Àquela altura, era seu fim de vida, o diretor de sucessos como “Janela Indiscreta” (1954), “Um Corpo que Cai” (1958), “Intriga Internacional” (1959) e “Topázio” (1969), mal conseguia se erguer sozinho de uma simples cadeira. Gordo, característica que o seguiu desde a adolescência, quando ele se dedicava a criar cartazes para promover longas-metragens, seu rosto só cabia a papa e bochechas típicas de um senhor bonachão. A recordação da detenção na infância aconteceu durante a entrega de mais um prêmio. O Mestre do Suspense recebeu inúmeros (o mais importante deles, sem dúvida, foi a nomeação de ‘sir’ dado pela Coroa Britânica). E não que ele tenha revelado seu pesadelo de criança naquele instante. Todos sabiam. Mas as circunstâncias eram completamente diferentes. Em fevereiro de 80, Alfred Hitchcock estava com sérios problemas renais, os quais haviam se manifestado pouco tempo antes. Além do excesso de peso, dificuldades para andar e falar, ele aparentava fragilidade. E é perfeitamente compreensivo para uma pessoa de 80 anos. Os participantes daquela festa viram, raros, a despedida de um mito. Estavam reunidos muitos astros do cinema. E todos eles aplaudiram apenas uma pessoa. Hitchcock falava pausadamente, para poder melhor respirar. Ao fim, depois dos olhos dele percorrerem a platéia inteira, bem atentos, veio a saudação com as mãos. Um aceno. Agradeceu Alma, sua esposa por 54 anos. E sentou-se novamente. Decretava-se ali o fim de uma era iniciada em 1925, 1926. Mais de meio século de carreira exposto a sangue frio, transmitido num singelo sorriso.

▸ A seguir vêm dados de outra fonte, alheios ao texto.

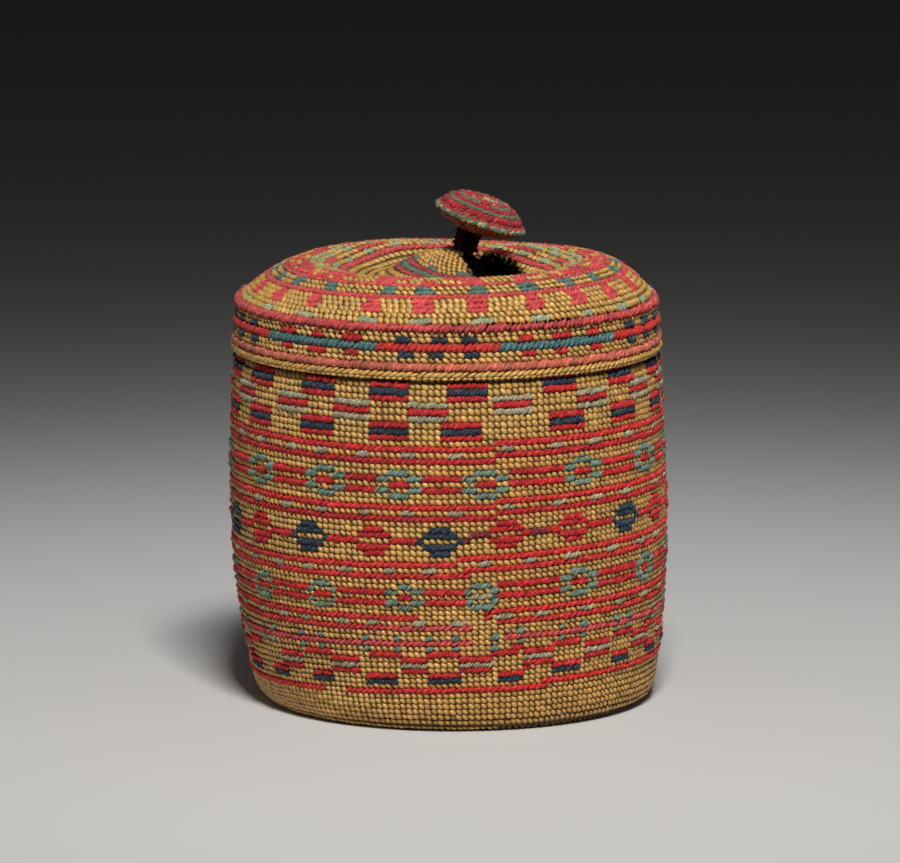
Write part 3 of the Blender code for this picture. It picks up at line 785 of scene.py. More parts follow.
DOT_TURNS = (
    -73.9, -61.6, -55.7, -44.5, -36.8, -23.6, -14.5, -5.5, 0.9, 11.0, 19.4, 30.2, 37.4, 50.8, 56.1, 69.5,
)
for turn in all_round(DOT_TURNS, 36):
    draw(45, turn, ["t"])
    draw(47, turn, ["t"])
for turn in all_round((-68.0, -39.5, -18.9, -2.3, 15.8, 32.6, 53.3, 70.0), 19):
    draw(48, turn, ["rrrrr"])
for number, turn in enumerate(all_round((-55.0, -38.4, -19.0, -1.8, 15.4, 32.4, 53.0, 70.0), 20)):
    wide = 4 if number in (0, 1, 4, 6, 7) else 5
    draw(52, turn, ["r" * wide, "n" * wide])
for turn in all_round((-78.0, -50.0, -29.9, -10.0, 6.4, 24.5, 43.4, 61.6, 80.0), 19):
    wide = 4 if turn == -10.0 else 5
    draw(49, turn, ["r" * wide, "d" * wide, "r" * wide])
print("coloured stitches on the pot's chart:", int((chart != GRASS).sum()), "of", chart.size)

# %% [markdown]
# ## Twined side of the pot
# Each stitch finds its row in the chart. Where the seam of a band isn't the spiral's own, a stitch near
# it belongs to the row before or after. Real rows aren't level: they tilt, and low on the left they
# drop. Grass beside red yarn has taken some of its dye, and grass near the foot has turned golden. The
# fabric is made in bands of rows, so that no mesh is heavy.


# %% Pot rows
NECK_PITCH = 1.8
FULL_ROWS = (11, 13, 21, 23, 31, 33, 41, 43, 46, 55)
WANDER, WANDER_SIZE = 0.16, 0.02
TILT_MARKS, TILTS = (3, 13, 30, 36, 43, 52, 57, 68, 83, 105), (0, 1.2, 0.9, 1.6, 2.0, 2.3, 1.7, 1.1, 0.5, 0)
DROP_MARKS, DROPS = (0, 5, 13, 28, 35, 45), (0, 1.6, 3.0, 2.4, 0.3, 0)
DROP_SHARE = 0.62
GOLD_START, GOLD_ROWS, GOLD_MOST, GOLD_LOSS = 55, 3.0, 0.8, (0.06, 0.10, 0.24)
BLUSH_MOST, BLUSH_LOSS = 0.32, (0.0, 0.42, 0.62)
REDS = [CODE[name] for name in ("red", "scarlet", "crimson", "rose")]


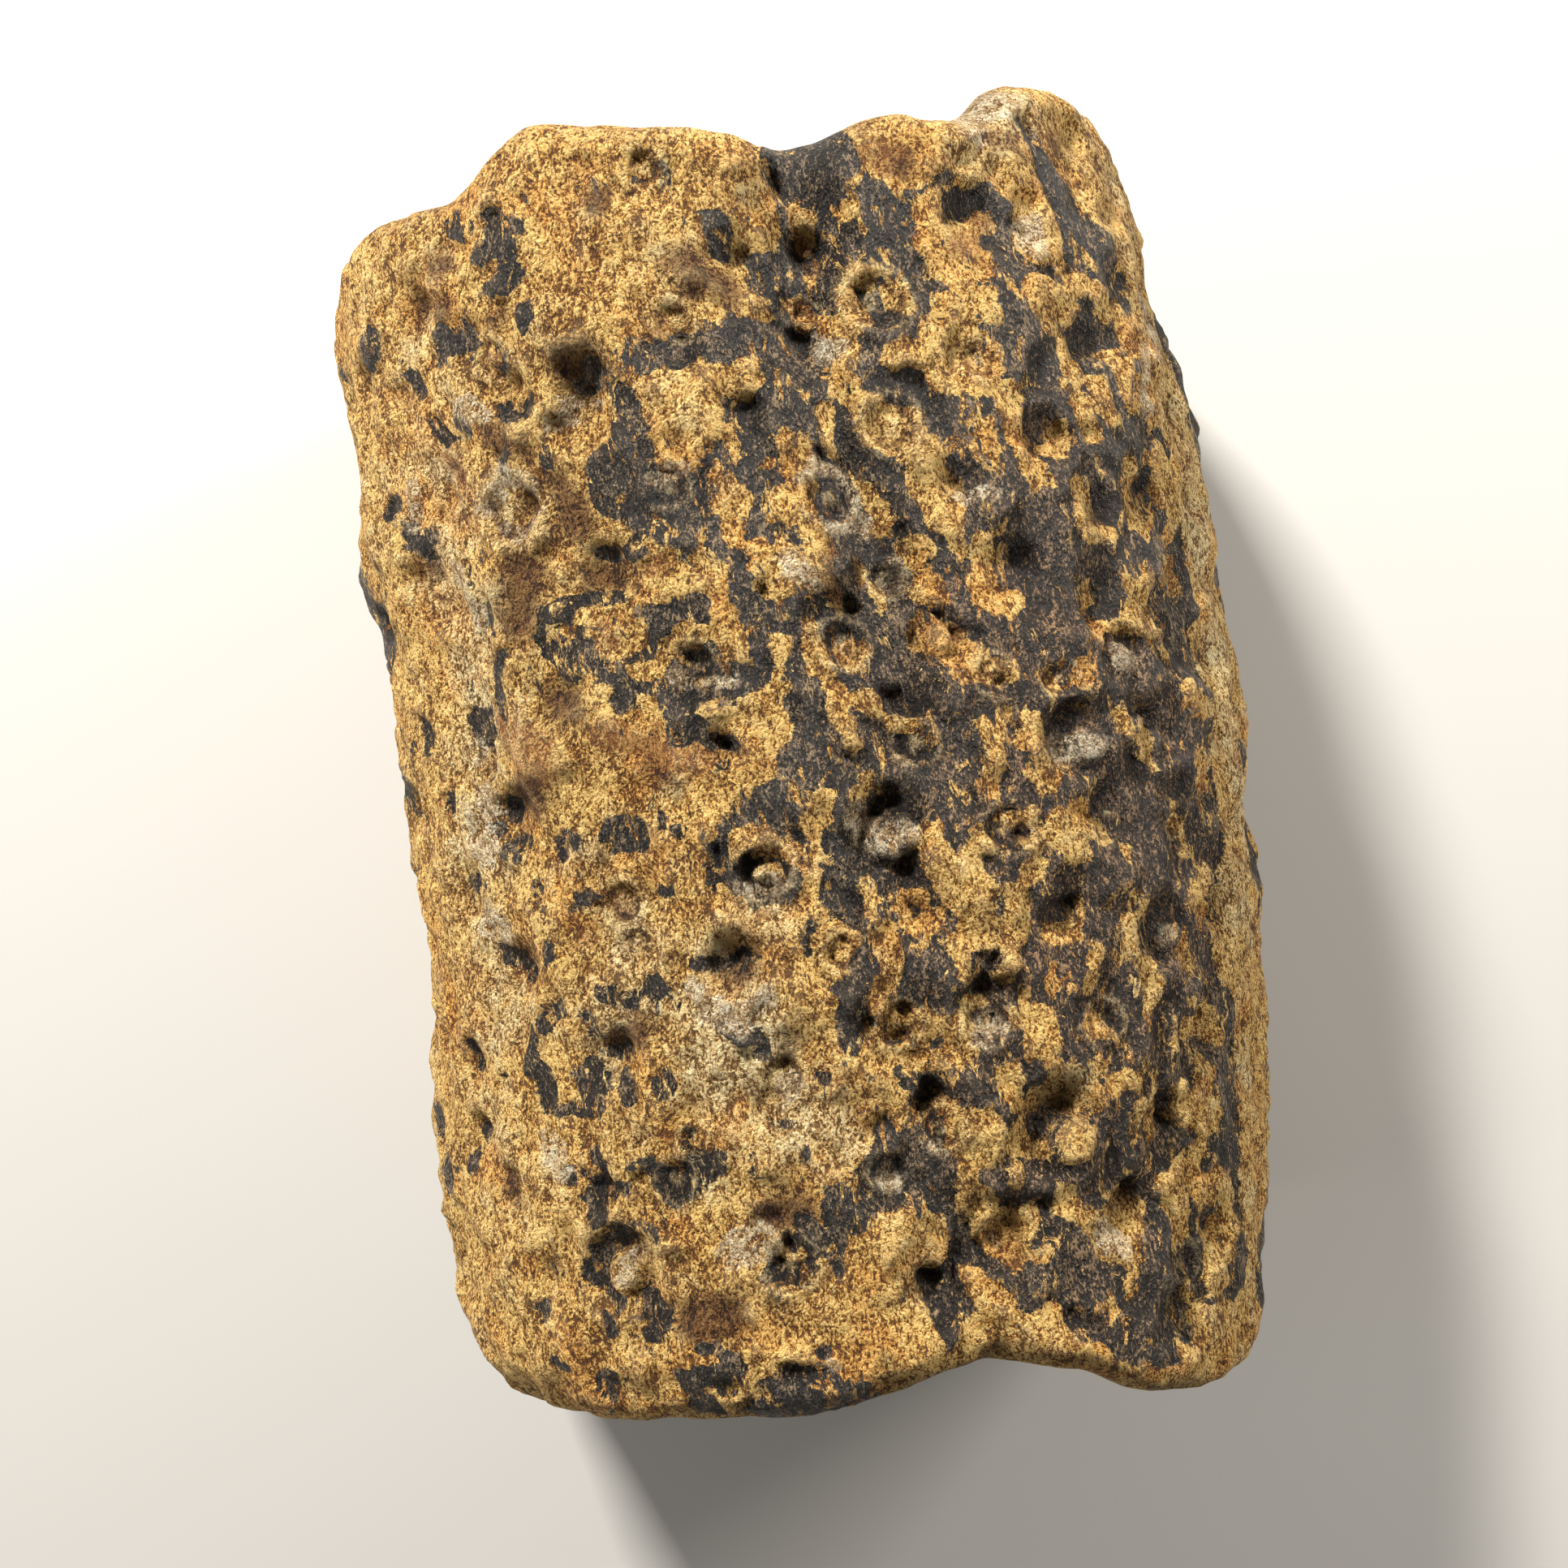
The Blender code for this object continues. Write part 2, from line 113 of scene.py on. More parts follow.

Nesse tempo todo de estrada, o diretor foi taxado de falastrão (“Atores deveriam ser tratados como gado”, disse certa vez), polêmico (em seus filmes, geralmente os protagonistas morriam antes da metade da fita) e revolucionário (inventou outra forma de fazer cinema, o suspense vigiado, onde comanda sem dó o público, a manipulação pelo talento). A Academia sempre o rejeitou. Não deram a ele um Oscar sequer (foi indicado cinco vezes e depois recebeu uma estatueta pelo conjunto da obra). Porém, o aval decisivo veio dos espectadores. Seus trabalhos enchiam as salas dos cinemas. Durante as exibições de “Psicose” (1960), por exemplo, havia um cartaz exposto na saída das sessões: Não contem o fim do filme!. Era o diretor impondo seu respeito perante seus súditos. Ao deixar os sets de Londres para ingressar no sonho hollywoodiano, Hitchcock penetrou em panteão difícil de se quebrar e dobrar. Mas com o brilho dele, reluziram também novas gerações de atores e atrizes. É responsável por revelar Grace Kelly, a princesa de Mônaco. Tornou Bernard Herrmann mundialmente conhecido por sua trilha de “Psicose”. Fixou a marca de galã de James Stewart e Cary Grant. Formou sucessores hitchcockianos, como o diretor francês François Truffaut. Enfim, deixou seu legado. A esposa Alma, que morreria somente dois anos depois de Hitchcock, também contribuiu. “Se ela não me agüentasse esses anos todos, tenho a certeza de que não estaria aqui, na frente de vocês...”, completou o marido Alfred, mirando a companheira. Aquela festa de premiação então prosseguiu, sem mais conselhos.